Effective obsolescence management includes:

  • Lifecycle monitoring
  • Last Time Buy planning
  • Alternative part qualification
  • Approved substitution processes
  • Strategic stockholding

Obsolescence risk should form part of programme risk management activities from the outset.


Product Traceability Requirements

Traceability remains one of the most critical controls for COTS component management.

Without robust traceability, organisations struggle to:

  • Contain quality escapes
  • Conduct recalls
  • Investigate failures
  • Support warranty claims
  • Meet regulatory obligations
  • Demonstrate compliance

What Should Traceability Include?

Effective traceability should link:

  • Purchase orders
  • Supplier batches
  • Lot numbers
  • Serial numbers
  • Manufacturing dates
  • Inspection records
  • Assembly records
  • Customer deliveries

For regulated sectors such as aerospace and defence, traceability often extends down to individual component level.

Electronic manufacturing frequently requires:

  • Full batch genealogy
  • Date code control
  • RoHS/REACH declarations
  • Material compliance records
  • Component authenticity verification

Digital traceability systems now play an increasingly important role in maintaining end-to-end supply chain visibility.


Configuration Management and Change Control

Configuration management often receives insufficient attention during COTS integration projects.

This creates serious problems when suppliers introduce uncontrolled product changes.

Why Configuration Control Matters

A seemingly minor supplier modification can affect:

  • Fit and form
  • Electrical compatibility
  • Software integration
  • Thermal performance
  • Reliability
  • Safety certification

Without proper configuration control, organisations risk introducing mixed configurations into production environments.

Essential Configuration Management Controls

Businesses should establish formal controls for:

  • Approved part numbers
  • Revision status
  • Firmware versions
  • Software baselines
  • Approved alternates
  • Engineering change approval
  • Supplier change notifications
  • Product lifecycle status

Supplier agreements should define mandatory notification requirements for:

  • Material changes
  • Process changes
  • Factory relocation
  • Design revisions
  • Sub-tier supplier changes
  • End-of-life announcements

Engineering, procurement and quality teams must work collaboratively to evaluate change impact before implementation.


Building a Robust COTS Assurance Strategy

Successful organisations treat COTS governance as a strategic quality activity rather than a purchasing exercise.

Strong COTS management requires collaboration across:

  • Procurement
  • Engineering
  • Quality Assurance
  • Supply Chain
  • Manufacturing
  • Programme Management

The most effective businesses implement a risk-based framework that aligns component criticality with appropriate assurance controls.

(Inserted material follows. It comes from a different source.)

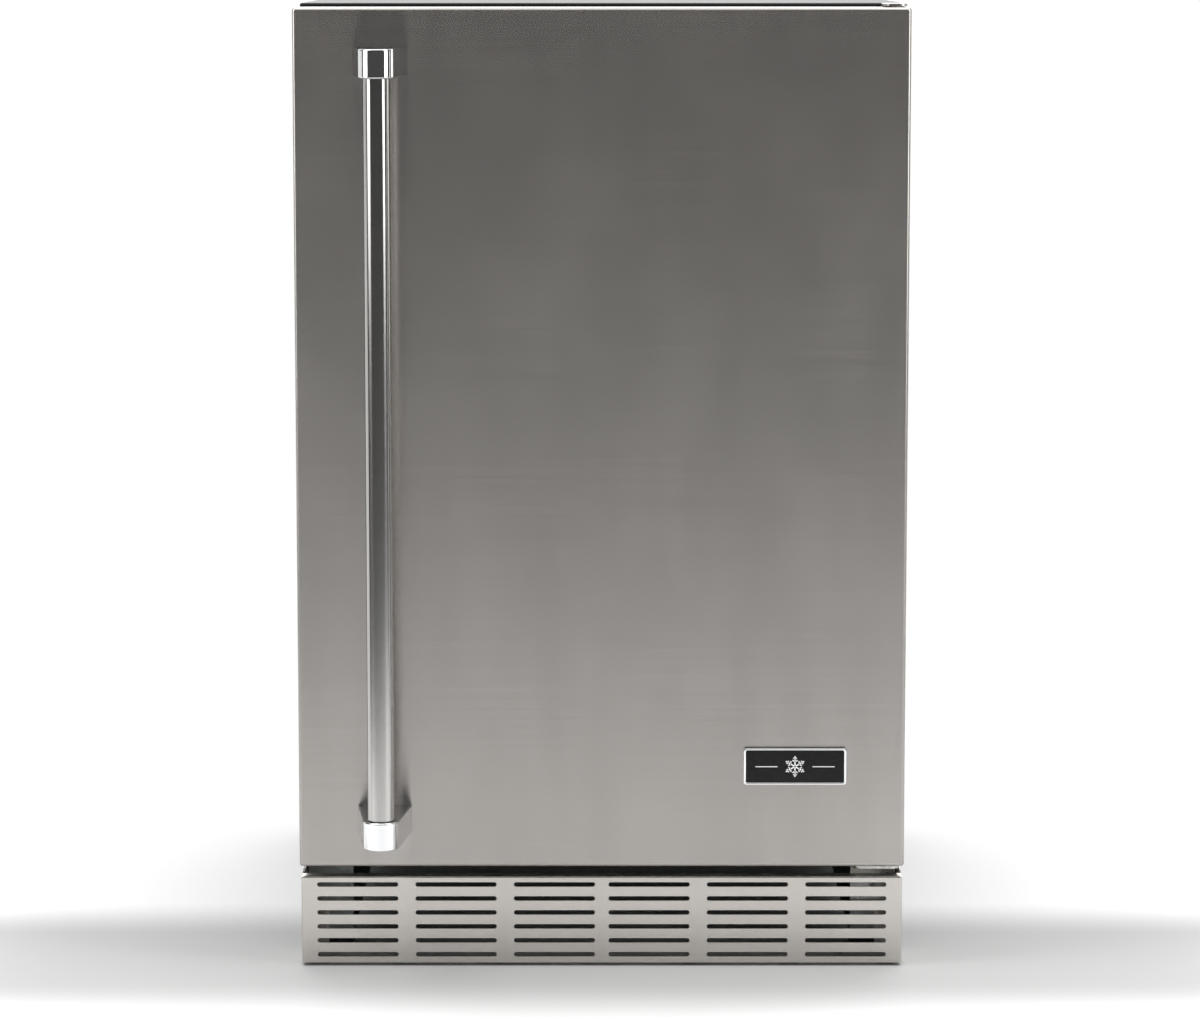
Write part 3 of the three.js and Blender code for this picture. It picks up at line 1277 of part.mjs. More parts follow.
// The motor hangs on a strap across the shroud's opening, on its compressor side.
function fanMotor() {
  const strapX = SHROUD_X + SHROUD_SHEET + FAN_MOTOR_SETBACK;
  const reach = FAN_RADIUS + FAN_TIP_GAP + 6;
  const centre = [MACHINE_Y, FAN_Z];
  const post = SHROUD_X + SHROUD_SHEET + CLEAR;
  const end = strapX + FAN_STRAP_SHEET;
  const half = FAN_STRAP_SHEET / 2;
  const low = FAN_Z - FAN_STRAP_HEIGHT / 2;
  const high = FAN_Z + FAN_STRAP_HEIGHT / 2;
  const pieces = [
    rod("x", FAN_MOTOR_RADIUS, strapX, strapX + FAN_MOTOR_LENGTH, centre),
    rod("x", FAN_SHAFT_RADIUS, strapX - 14, strapX + 1, centre, 12),
    block(strapX, end, MACHINE_Y - reach, MACHINE_Y + reach, low, high),
  ];
  for (const side of [-1, 1]) {
    const y = MACHINE_Y + side * (reach - half);
    pieces.push(block(post, end, y - half, y + half, low, high));
  }
  return join(...pieces);
}

function filterDrier() {
  return turned([
    [0, 0],
    [3, 0],
    [3, 6],
    [DRIER_RADIUS, 16],
    [DRIER_RADIUS, 76],
    [3, 86],
    [3, 92],
    [0, 92],
  ], 16);
}

add(
  cabinet,
  "condenser_coil",
  finnedCoil(
    CONDENSER_SPACE, CONDENSER_HEIGHT, CONDENSER_DEPTH, CONDENSER_FINS, CONDENSER_RUNS,
  ),
  blackPaint,
  [CONDENSER_X, MACHINE_Y, TRAY_TOP + CONDENSER_FLOOR_GAP + CONDENSER_HEIGHT / 2],
  [0, 0, Math.PI / 2],
);
add(cabinet, "condenser_fan_shroud", fanShroud(), blackPlastic);
add(cabinet, "condenser_fan_motor", fanMotor(), blackPaint);
add(
  refrigerator,
  "condenser_fan_blade",
  fanBlade(FAN_RADIUS, FAN_HUB, FAN_WIDTH, FAN_SHAFT_RADIUS + RUN),
  blackPlastic,
  [SHROUD_X + SHROUD_SHEET + FAN_SETBACK, MACHINE_Y, FAN_Z],
  [0, -Math.PI / 2, 0],
);

add(cabinet, "filter_drier", filterDrier(), copper, DRIER_PLACE);

function suctionLine() {
  const x = COMPRESSOR_X + COMPRESSOR_RADIUS + TUBE_RADIUS + 10;
  const z = COMPRESSOR_BASE + COMPRESSOR_HEIGHT * 0.55;
  return pipe([
    [COMPRESSOR_X + COMPRESSOR_RADIUS + 1, MACHINE_Y, z],
    [x, MACHINE_Y, z],
    [x + 8, MACHINE_Y, z + 10],
    [x + 8, MACHINE_Y, z + 40],
    [x + 8, MACHINE_Y + 10, STEP_TOP - 20],
    [x + 8, MACHINE_Y + 10, STEP_TOP - 1],
  ], TUBE_RADIUS, 16);
}

function dischargeLine() {
  const x = COMPRESSOR_X - COMPRESSOR_RADIUS;
  const y = MACHINE_Y - 66;
  const z = COMPRESSOR_BASE + 30;
  return pipe([
    [COMPRESSOR_X, MACHINE_Y - COMPRESSOR_RADIUS - 1.5, z],
    [COMPRESSOR_X, y - 2, z],
    [COMPRESSOR_X - 8, y - 10, z],
    [x, y - 10, z],
    [x - 60, y - 10, z - 10],
    [SHROUD_X + 20, y - 12, z - 10],
  ], TUBE_RADIUS * 0.75, 16);
}

add(cabinet, "suction_line", suctionLine(), copper);
add(cabinet, "discharge_line", dischargeLine(), copper);

// ---------- Rear machine cover and cord gland ----------
function machineCover() {
  const half = HALF_CABINET - SHEET - 2 * CLEAR;
  const y = COVER_BACK;
  const through = [y - OVERRUN, y + OVERRUN];
  const plate = block(-half, half, y - SHEET, y, BASE_CLEAR + 2, STEP_TOP - 2 * CLEAR);
  const length = (2 * half) / COVER_COLUMNS - COVER_COLUMN_GAP;
  const heights = [];
  for (let z = FLOOR_PLATE; z < STEP_TOP - 20; z += COVER_SLOT_PITCH) heights.push(z);
  const gland = rod("y", GLAND_RADIUS + CLEAR, ...through, GLAND_PLACE);
  const slots = airSlots(heights, COVER_COLUMNS, length, COVER_COLUMN_GAP, ...through);
  return cut(plate, gland, ...slots);
}

function cordGland() {
  const y = COVER_BACK;
  const body = rod("y", GLAND_RADIUS, y - 12, y + 1, GLAND_PLACE);
  const flange = rod("y", GLAND_RADIUS + 3, y + CLEAR, y + 4, GLAND_PLACE);
  return cut(join(body, flange), rod("y", GLAND_BORE, y - 20, y + 10, GLAND_PLACE, 16));
}

add(cabinet, "machine_cover", machineCover(), blackPaint);
add(cabinet, "cord_gland", cordGland(), blackPlastic);

export default refrigerator;
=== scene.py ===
"""An undercounter refrigerator with a right-hinged steel door.

Every piece is worked out in metres from the boxes of the frame's nodes, and rides on the
frame's bodies.
"""

import json
import math
from collections import namedtuple

import bmesh
import bpy
from bpy.props import FloatProperty, FloatVectorProperty, IntProperty, PointerProperty
from mathutils import Matrix, Vector


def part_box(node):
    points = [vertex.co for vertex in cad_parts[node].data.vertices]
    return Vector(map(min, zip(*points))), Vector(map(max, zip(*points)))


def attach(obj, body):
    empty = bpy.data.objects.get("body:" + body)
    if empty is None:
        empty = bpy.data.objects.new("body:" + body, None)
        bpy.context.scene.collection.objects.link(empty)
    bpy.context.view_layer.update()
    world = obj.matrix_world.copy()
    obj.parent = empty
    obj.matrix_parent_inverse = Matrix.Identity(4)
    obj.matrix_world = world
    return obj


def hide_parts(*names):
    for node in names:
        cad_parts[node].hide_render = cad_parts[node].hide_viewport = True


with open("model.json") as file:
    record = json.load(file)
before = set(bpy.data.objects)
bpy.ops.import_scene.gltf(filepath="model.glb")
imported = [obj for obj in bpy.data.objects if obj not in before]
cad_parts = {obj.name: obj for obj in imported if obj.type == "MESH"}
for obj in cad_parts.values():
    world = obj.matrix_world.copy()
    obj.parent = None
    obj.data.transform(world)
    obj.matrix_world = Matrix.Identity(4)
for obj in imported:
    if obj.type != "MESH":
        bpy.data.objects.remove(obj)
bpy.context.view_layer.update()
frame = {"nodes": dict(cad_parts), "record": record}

bl_info = {
    "name": "Undercounter refrigerator",
    "version": (1, 0, 0),
    "blender": (4, 5, 0),
    "location": "3D View > Sidebar > Refrigerator",
    "description": "Builds the shells, fittings and finishes of an undercounter refrigerator",
    "category": "Object",
}

MM = 0.001
CLEAR = 0.3 * MM  # between fixed pieces that touch
CUT_PAST = 5 * MM  # a cutting tool on either side of the face it cuts
SHELF_LEVELS = ("lower", "upper")
BIN_LEVELS = ("lower", "middle", "upper")
HINGE_ENDS = ("upper", "lower")

Sides = namedtuple("Sides", "x0 x1 y0 y1 z0 z1")


def sides(node):
    """The six sides of a node's box at rest."""
    low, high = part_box(node)
    return Sides(low.x, high.x, low.y, high.y, low.z, high.z)


def centre_of(box):
    """The centre of a box as x, y and z."""
    return (box.x0 + box.x1) / 2, (box.y0 + box.y1) / 2, (box.z0 + box.z1) / 2


def half_width(box):
    """Half of a box along X, which is the radius of a piece turned about Y or Z."""
    return (box.x1 - box.x0) / 2


DOOR = sides("door_skin")
LINING = sides("door_liner")
GASKET = sides("door_gasket")
WRAP = sides("cabinet_wrap")
BACK = sides("back_panel")
GRILLE = sides("kick_grille")
LINER = sides("inner_liner")
HOUSING = sides("control_housing")
DUCT = sides("duct_cover")
BASE_RAIL_TOP = sides("base_rail_left").z1 + CLEAR
PIVOT_AXIS = centre_of(sides("upper_hinge_pin"))[:2]
PIN_RADIUS = half_width(sides("upper_hinge_pin"))
BUSH_RADIUS = half_width(sides("hinge_bush_upper"))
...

Best Practice COTS Control Measures

High-performing organisations typically implement:

  • Approved supplier frameworks
  • Risk-based procurement controls
  • Supplier performance scorecards
  • Incoming inspection strategies
  • Counterfeit prevention plans
  • Product traceability systems
  • Formal configuration management
  • Obsolescence planning
  • Supplier change notification processes
  • Periodic supplier audits

These controls reduce operational risk while maintaining the commercial advantages of COTS procurement.


Final Thoughts

COTS components offer significant commercial and operational benefits, but organisations should never assume that commercially available parts are automatically low risk.

The lack of direct design authority, limited visibility of manufacturing controls and reduced access to detailed inspection data introduce quality and supply chain challenges that require structured management.

Businesses that implement strong procurement governance, supplier assurance, traceability and configuration management controls place themselves in a far stronger position to manage risk, maintain compliance and protect product integrity.

As supply chains become increasingly global and complex, effective COTS management will continue to play a critical role in operational resilience, regulatory compliance and long-term business performance.